Hepatic phenotype of liver fatty acid binding protein gene-ablated mice

Although the function of liver fatty acid binding protein in hepatic fatty acid metabolism has been extensively studied, its potential role in hepatic cholesterol homeostasis is less clear. Although hepatic cholesterol accumulation was initially reported in L-FABP-null female mice, that study was performed with early N2 backcross generation mice. To resolve whether the hepatic cholesterol phenotype in these L-FABP(-/-) mice was attributable to genetic inhomogeneity, these L-FABP(-/-) mice were further backcrossed to C57Bl/6 mice up to the N10 (99.9% homogeneity) generation. Hepatic total cholesterol accumulation was observed in female, but not male, L-FABP(-/-) mice at all (N2, N4, N6, N10) backcross generations examined. The greater total cholesterol was due to increased hepatic levels of both unesterified (free) cholesterol and esterified cholesterol. Altered hepatic cholesterol accumulation correlated directly with L-FABP's ability to bind cholesterol with high affinity as shown by direct L-FABP binding of fluorescent cholesterol analogs (NBD-cholesterol, dansyl-cholesterol), a photoactivatable cholesterol analog [free cholesterol benzophenone (FCBP)], and free cholesterol (circular dichroism, isothermal titration microcalorimetry). One mole of fluorescent sterol was bound per mole of L-FABP. This was confirmed by photo-cross-linking studies with the photoactivatable cholesterol analog FCBP and by isothermal titration calorimetry with free cholesterol, which showed that L-FABP bound only one sterol molecule per L-FABP molecule. In contrast, the hepatic phenotype of male, but not female, L-FABP(-/-) mice was characterized by decreased hepatic triacylglycerol levels at all backcross generations examined. Taken together, these data support the hypothesis that L-FABP plays a role in physiological regulation of not only hepatic fatty acid metabolism, but also that of hepatic cholesterol.

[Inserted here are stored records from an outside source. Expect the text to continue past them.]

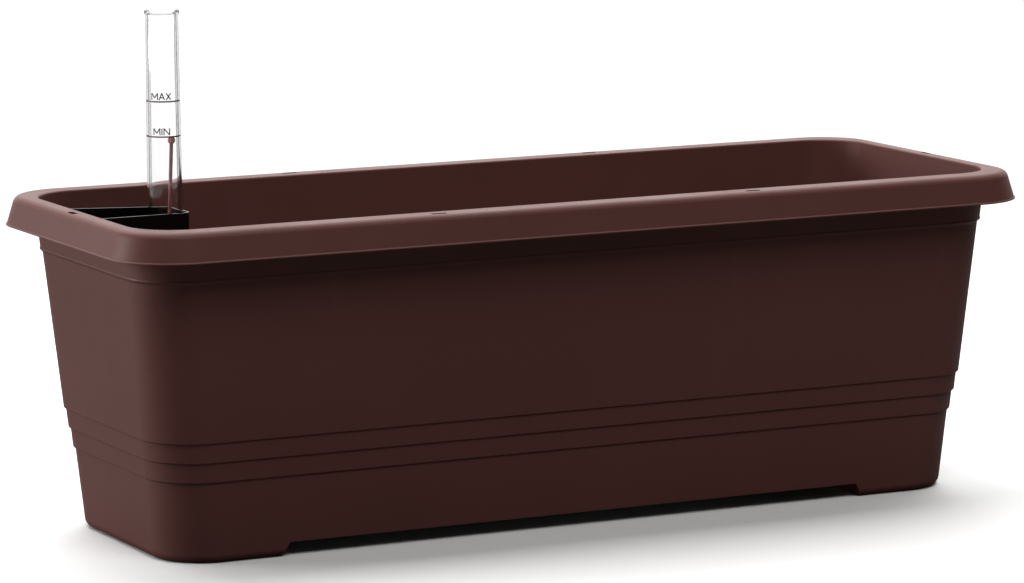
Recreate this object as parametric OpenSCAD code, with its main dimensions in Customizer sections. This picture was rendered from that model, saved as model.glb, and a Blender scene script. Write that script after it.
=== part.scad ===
// Self-watering balcony planter: a tapered box with a hollow rim, and inside it a
// raised soil deck on legs, textile wicks, a fill shaft and a float water gauge.
// X runs along the box, Y across it, Z up. The origin is on the floor, under the
// centre of the box. All sizes are in millimetres.

/* [Planter box] */
// Length over the rim skirt
rim_length = 500; // [490:1:510]
// Width over the rim skirt
rim_width = 200; // [196:1:206]
// Height of the rim above the floor
box_height = 166.5; // [164:0.5:170]
// Length of the side walls' outline, carried down to the floor
base_length = 440.8; // [438:0.4:442]
// Width of the side walls' outline, carried down to the floor
base_width = 137.2; // [136:0.4:139]
// How far each end wall leans out for each millimetre of height
end_draft = 0.092; // [0.088:0.001:0.094]
// How far each long wall leans out for each millimetre of height
side_draft = 0.076; // [0.072:0.001:0.08]
// Wall thickness
wall = 2.4; // [2:0.1:2.6]
// Corner radius of the side walls
corner_radius = 27.5; // [24:0.5:30]
// Radius of the edge between the walls and the underside
base_edge = 4.2; // [3:0.1:5]

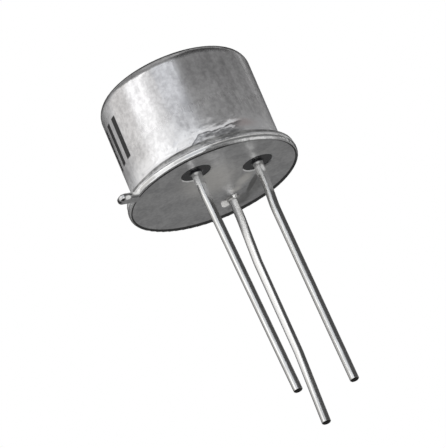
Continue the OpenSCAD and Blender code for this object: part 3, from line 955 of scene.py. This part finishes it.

L-FABP directly interacts with PPARalpha in cultured primary hepatocytes

Although studies with liver type fatty acid binding protein (L-FABP) gene ablated mice demonstrate a physiological role for L-FABP in hepatic fatty acid metabolism, little is known about the mechanisms whereby L-FABP elicits these effects. Studies indicate that L-FABP may function to shuttle lipids to the nucleus, thereby increasing the availability of ligands of nuclear receptors, such as peroxisome proliferator-activated receptor-alpha (PPARalpha). The data herein suggest that such mechanisms involve direct interaction of L-FABP with PPARalpha. L-FABP was shown to directly interact with PPARalpha in vitro through co-immunoprecipitation (co-IP) of pure proteins, altered circular dichroic (CD) spectra, and altered fluorescence spectra. In vitro fluorescence resonance energy transfer (FRET) between Cy3-labeled PPARalpha and Cy5-labeled L-FABP proteins showed that these proteins bound with high affinity (Kd approximately 156 nM) and in close proximity (intermolecular distance of 52A). This interaction was further substantiated by co-IP of both proteins from liver homogenates of wild-type mice. Moreover, double immunogold electron microscopy and FRET confocal microscopy of cultured primary hepatocytes showed that L-FABP was in close proximity to PPARalpha (intermolecular distance 40-49A) in vivo. Taken together, these studies were consistent with L-FABP regulating PPARalpha transcriptional activity in hepatocytes through direct interaction with PPARalpha. Our in vitro and imaging experiments demonstrate high affinity, structural molecular interaction of L-FABP with PPARalpha and suggest a functional role for L-FABP interaction with PPARalpha in long chain fatty acid (LCFA) metabolism.